The following comments come from questionnaires and interviews with the candidates.
Pedersen said reducing the budget deficit in the next five years, without affecting students, is his top priority. Bringing special education programs back in house could save as much as $472,000, he said. He also supports a reduction in the number of buses as a way to save up to $1 million. Restructuring bonds, eliminating the contracted cleaning service and "limited" personnel reductions could also be considered to save money.
Pedersen also said he would support a working cash bond or a tax rate increase referendum if the board chooses to go in that direction.
Kueter listed "budget issues" as the top priority.
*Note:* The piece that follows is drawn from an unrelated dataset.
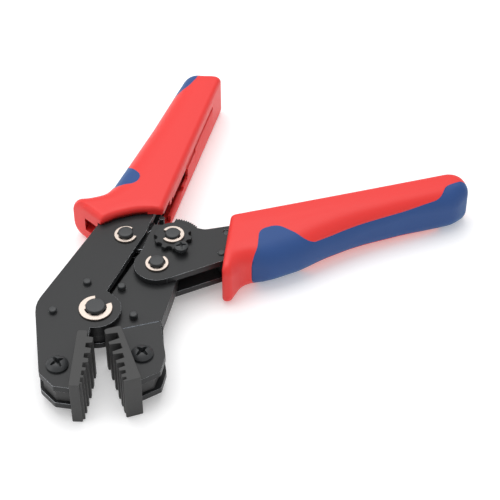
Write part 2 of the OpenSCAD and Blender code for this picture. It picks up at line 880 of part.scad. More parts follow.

She said she would support cuts and/or reductions in all areas of the budget including staffing, busing and contracted services, and noted it is the board's responsibility to balance the budget.
Lancaster's top priorities were to increase educational opportunities, such as gifted programming, foreign language in the middle school and more emphasis on arts followed by greater fiscal responsibility.
She said she has supported tax increases in the past, but only if accompanied by a "show of fiscal responsibility" by district leaders. That would include cutting the operating budget with the least impact on students, she said.
Programs such as busing should be considered before a reduction in teachers or elimination of art and music, she said, and all sources of revenue, such as grants need to be investigated.
As for employee concessions, Kueter said the board is committed to "doing what is best for students and being fiscally responsible." The teachers' contract does not expire until the end of the 2012-13 school year. Kueter said that is not a consideration at this point.
Pedersen said the board is "fiscally accountable to the district," but noted it has a verbal agreement not to discuss specific issues in public.
He noted that "all items within the contract" are open for consideration during negotiation. The board needs to be fair but accountable, he added.
Lancaster said pay and benefits can be increased or frozen depending on district needs at the time of the talks.